Rotterdam scheint das Modell dafür zu werden, die Coffeeshops langsam aber sicher überall in den Niederlanden abzuschaffen und sie nach und nach auszuräuchern. Denn was in Rotterdam nun praktiziert wird, das kann danach auch in Amsterdam angewendet werden. In Amsterdam wäre mindestens die Hälfte der insgesamt 234 Coffeeshops betroffen, weil diese zu nahe an einer Schule liegen. Sollte man die Bannzone auf 500 Meter ausdehnen, was die Stadtverwaltung überlegt, dann müssten in Amsterdam fast alle Coffeeshops dicht machen.

Ende der Toleranz

Der niederländische Premierminister Jan Peter Balkenende, aber auch Gesundheitsminister Ab Klink, beide Christdemokraten, haben schon seit Jahren deutlich gemacht, dass sie den Verkauf der weichen Drogen nicht mehr länger tolerieren und mittelfristig beenden wollen. Nun scheinen sie ernst zu machen. Balkenende, der seit 2002 bereits viermal in Folge zum Regierungschef gewählt wurde, führt seither auf sehr subtile Weise den Kampf gegen die Coffeeshops. Seit er regiert, hat sich die Zahl der Drogen-Verkaufsstellen um ein Drittel auf derzeit schätzungsweise 750 verringert.

Auch die Kontrollen in den Shops werden immer schärfer. Wird festgestellt, dass Unter-18-Jährige zu den Kunden zählen, wird der Laden sofort geschlossen. Gleiches gilt, wenn ein Coffeeshop-Inhaber harte Drogen wie Ecstasy, Kokain oder Heroin verkauft.

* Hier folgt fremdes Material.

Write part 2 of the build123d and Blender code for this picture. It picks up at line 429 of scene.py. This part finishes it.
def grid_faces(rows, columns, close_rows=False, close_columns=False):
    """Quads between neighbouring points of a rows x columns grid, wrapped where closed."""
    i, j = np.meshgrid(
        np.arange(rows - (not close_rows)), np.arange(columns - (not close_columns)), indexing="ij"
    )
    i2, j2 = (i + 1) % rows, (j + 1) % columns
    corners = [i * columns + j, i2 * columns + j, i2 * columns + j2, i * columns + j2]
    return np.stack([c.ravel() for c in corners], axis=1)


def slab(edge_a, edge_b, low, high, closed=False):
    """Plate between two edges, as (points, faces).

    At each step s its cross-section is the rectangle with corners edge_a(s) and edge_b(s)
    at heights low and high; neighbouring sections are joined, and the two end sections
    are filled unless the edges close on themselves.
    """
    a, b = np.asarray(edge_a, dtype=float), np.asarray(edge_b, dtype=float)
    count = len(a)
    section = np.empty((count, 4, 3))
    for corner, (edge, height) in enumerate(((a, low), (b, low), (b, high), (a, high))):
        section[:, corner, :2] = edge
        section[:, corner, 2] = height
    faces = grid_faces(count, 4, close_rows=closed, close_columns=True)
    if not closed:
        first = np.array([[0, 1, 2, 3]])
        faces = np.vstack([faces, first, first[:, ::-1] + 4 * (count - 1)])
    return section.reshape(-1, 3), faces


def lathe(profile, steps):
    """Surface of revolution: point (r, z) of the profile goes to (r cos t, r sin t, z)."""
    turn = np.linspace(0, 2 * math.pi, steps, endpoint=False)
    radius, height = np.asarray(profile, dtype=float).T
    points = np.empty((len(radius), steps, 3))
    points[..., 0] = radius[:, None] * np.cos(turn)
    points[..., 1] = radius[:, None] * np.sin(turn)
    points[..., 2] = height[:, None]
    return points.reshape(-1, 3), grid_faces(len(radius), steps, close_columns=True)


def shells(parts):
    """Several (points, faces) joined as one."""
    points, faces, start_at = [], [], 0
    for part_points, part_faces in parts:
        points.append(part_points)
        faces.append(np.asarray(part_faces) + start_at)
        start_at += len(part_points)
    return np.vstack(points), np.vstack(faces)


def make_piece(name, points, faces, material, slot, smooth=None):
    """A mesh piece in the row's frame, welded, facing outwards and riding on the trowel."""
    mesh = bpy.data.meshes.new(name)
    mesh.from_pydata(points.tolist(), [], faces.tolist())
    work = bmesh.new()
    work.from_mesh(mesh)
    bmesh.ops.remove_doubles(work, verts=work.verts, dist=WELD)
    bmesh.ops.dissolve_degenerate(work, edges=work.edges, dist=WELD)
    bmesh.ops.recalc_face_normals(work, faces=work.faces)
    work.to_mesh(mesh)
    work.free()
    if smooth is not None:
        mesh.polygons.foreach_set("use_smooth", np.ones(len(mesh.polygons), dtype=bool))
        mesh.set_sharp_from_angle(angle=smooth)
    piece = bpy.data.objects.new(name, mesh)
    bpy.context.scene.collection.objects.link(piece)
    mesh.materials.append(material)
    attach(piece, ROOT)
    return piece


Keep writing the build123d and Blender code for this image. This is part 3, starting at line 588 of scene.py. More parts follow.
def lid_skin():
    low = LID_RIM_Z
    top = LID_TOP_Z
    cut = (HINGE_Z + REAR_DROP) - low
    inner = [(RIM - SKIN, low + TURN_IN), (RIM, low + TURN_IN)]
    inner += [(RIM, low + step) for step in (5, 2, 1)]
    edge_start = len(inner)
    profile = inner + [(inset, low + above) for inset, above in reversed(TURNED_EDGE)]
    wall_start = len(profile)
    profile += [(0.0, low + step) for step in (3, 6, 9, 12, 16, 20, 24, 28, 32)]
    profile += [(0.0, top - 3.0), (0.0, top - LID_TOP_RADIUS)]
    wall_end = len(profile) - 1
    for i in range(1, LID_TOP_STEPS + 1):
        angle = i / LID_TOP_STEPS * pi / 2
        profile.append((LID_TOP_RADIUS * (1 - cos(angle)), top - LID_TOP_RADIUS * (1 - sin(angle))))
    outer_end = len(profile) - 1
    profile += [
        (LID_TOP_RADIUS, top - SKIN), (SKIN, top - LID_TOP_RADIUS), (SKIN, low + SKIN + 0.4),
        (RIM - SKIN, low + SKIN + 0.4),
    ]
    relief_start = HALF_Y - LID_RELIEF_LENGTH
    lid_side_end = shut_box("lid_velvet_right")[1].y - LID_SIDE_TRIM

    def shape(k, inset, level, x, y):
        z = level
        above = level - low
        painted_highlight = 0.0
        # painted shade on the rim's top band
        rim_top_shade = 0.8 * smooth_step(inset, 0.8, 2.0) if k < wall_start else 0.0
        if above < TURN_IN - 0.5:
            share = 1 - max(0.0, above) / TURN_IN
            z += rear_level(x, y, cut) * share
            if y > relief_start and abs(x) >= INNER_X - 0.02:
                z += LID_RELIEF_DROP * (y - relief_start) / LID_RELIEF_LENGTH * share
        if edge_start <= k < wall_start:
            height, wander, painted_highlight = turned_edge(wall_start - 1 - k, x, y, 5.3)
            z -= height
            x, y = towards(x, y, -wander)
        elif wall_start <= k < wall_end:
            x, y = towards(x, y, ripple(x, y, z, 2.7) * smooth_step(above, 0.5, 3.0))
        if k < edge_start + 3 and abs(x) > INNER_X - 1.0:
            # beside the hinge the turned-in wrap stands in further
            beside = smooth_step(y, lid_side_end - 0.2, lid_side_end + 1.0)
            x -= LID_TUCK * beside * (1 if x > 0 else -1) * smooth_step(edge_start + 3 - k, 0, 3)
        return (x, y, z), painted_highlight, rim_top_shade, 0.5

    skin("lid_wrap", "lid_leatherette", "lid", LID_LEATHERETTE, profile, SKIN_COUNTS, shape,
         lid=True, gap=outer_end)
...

Dann wird das Geschäft mit Brettern zugenagelt und auf Plakaten informiert, dass hier harte Drogen gehandelt wurden.

In der nun in Rotterdam anlaufenden Kampagne will Bürgermeister Opstelten auch alle Coffeeshop-Inhaber ab sofort dazu verpflichten, dass diese auf die gesundheitlichen Schäden des Haschisch-Konsums hinweisen müssen. Schließlich sei es wissenschaftlich erwiesen, dass das Rauchen eines Joints so schädlich ist wie das von fünf Zigaretten zugleich.

Ab 1. Jänner 2008 könnte es dann für alle Coffeeshops in den Niederlanden ohnehin heißen: Türen zu. Dann nämlich soll das absolute Rauchverbot in öffentlichen Gebäuden auch auf die Gastronomie ausgedehnt werden, die bisher noch eine Ausnahmegenehmigung hatte. Dann kann Gesundheitsminister Ab Klink alle Coffeeshops schließen lassen – wenn er will.